Do you have a way to measure the quality coming out of the TXV or did you measure the heat rejected and calculate h4 from that and known conditions at at h1?

It is always assumed that h3 is equal to h4 on all P-H diagrams which assumes the phase change is isenthalpic - I can only see a way to get h4 differant to h3 is actually calculate the differance?

Tell us your method!

Chef

weighman2210
06-02-2009, 11:50 AM
Hi Chef,

I've been having a problem with obtaining the enthalpy value at evaportaor inlet. It became clear when plotting that we had been mislead in the method a bit. Our lecturer wanted us to explain in our report why the process was not isenthalpic but it has become clear that we are unable to actually obtain the value of enthalpy at that point without knowing the mixture quality. I have emailed my lecturer to see if he has the quality or enthalpy values at this point. Until your message i had been tearing my hair out wondering how the hell we were expected to work out the enthalpy change with just the given data.

Thanks

Peter_1
07-02-2009, 08:57 AM
There's no heat lost nor gained during the expansion process, so it is for me isenthalpic isn't it?

hamidpia
08-02-2009, 04:39 AM
Refrigerant enters the evaporator as a boiling low pressure liquid, which consists of 70% to 80% liquid and 20% to 30% vapor. The vapor released in the expansion device is called flash gas or flash vaporisation.There is no addaition or removal of heat. The vapor and liquid mixture mixture has same total energy before and after expansion device.By exchaniging liquid for vapor, there is change of density, that is what causes change in temperature but there is no change in energy.

Chef
11-02-2009, 08:07 AM
There's no heat lost nor gained during the expansion process, so it is for me isenthalpic isn't it?

Hi Peter

Isenthalpic is, by definition, no heat loss or gain, no work done and no change in velocity. As the liquid flashes to gas during its passage through the valve there is an increase in velocity. This increase in velocity reduces the enthalpy and so its not really an isenthalpic process.

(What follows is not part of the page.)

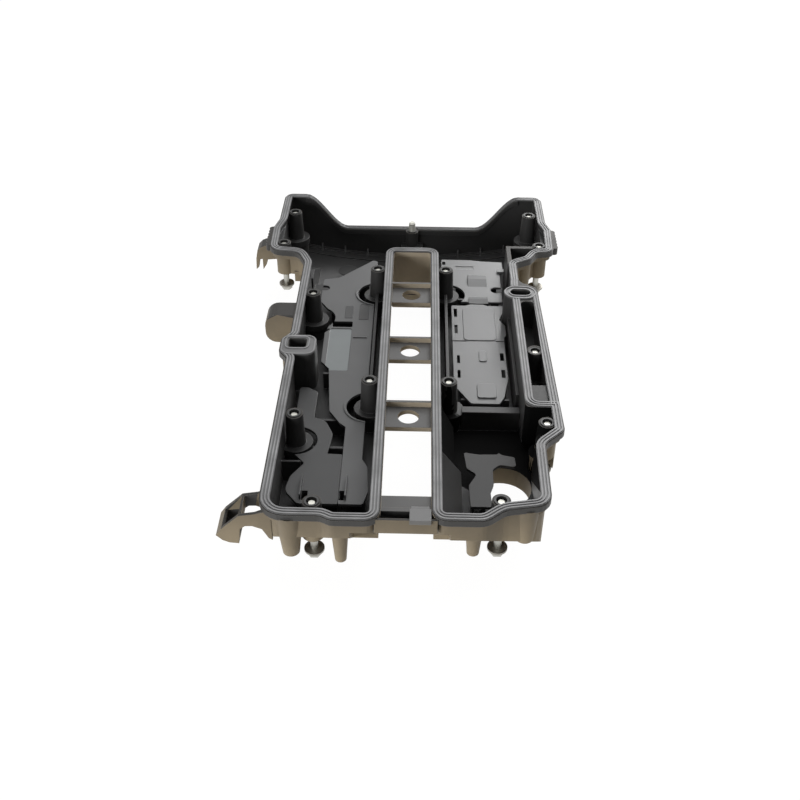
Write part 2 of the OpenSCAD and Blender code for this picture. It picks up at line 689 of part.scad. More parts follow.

But it is so close and as there seems to be no way to measure the enthalpy everyone assumes it is isenthalpic. Normally it could be anywhere in the range from 2 to 10 KJ/Kg but in extreme circumstances it may be over 30KJ/Kg which becomes significant but how can we find out?:mad:

Chef

Peter_1
11-02-2009, 01:17 PM
...
Isenthalpic is, by definition, no heat loss or gain, no work done and no change in velocity. As the liquid flashes to gas during its passage through the valve there is an increase in velocity.

Isn't it no change in kinetic velocity (EK) and isn't then the Ek not the same before and after the expansion valve?

And http://www.refrigeration-engineer.com/forums/archive/index.php/t-133.html

http://www.answers.com/topic/isenthalpic-process

Chef
11-02-2009, 02:49 PM
Isn't it no change in kinetic velocity (EK) and isn't then the Ek not the same before and after the expansion valve?



It is correct that 'isenthalpic' is "no change in the kinetic velocity".

However the TXV sees liquid entering it and a gas/liquid mixture exiting it. As the gas has a bigger volume the only way to get it out fast enough is for the velocity to increase.

You will probably find the typical liquid velocity entering the TXV is about 2 or 3 m/s but leaving the mixture will be about 50 to 120 m/s depending on the system specs. That is a change in velocity and so it is not isenthalpic.

The Wikepedia link says no change in velocity and as the laws of mass conservation apply it is the same mass going in as coming out of the TXV - it's just faster!

Prof Sporlans thread is a work of art but maybe he calls the process isenthalpic because the thread is already as complex as it can get.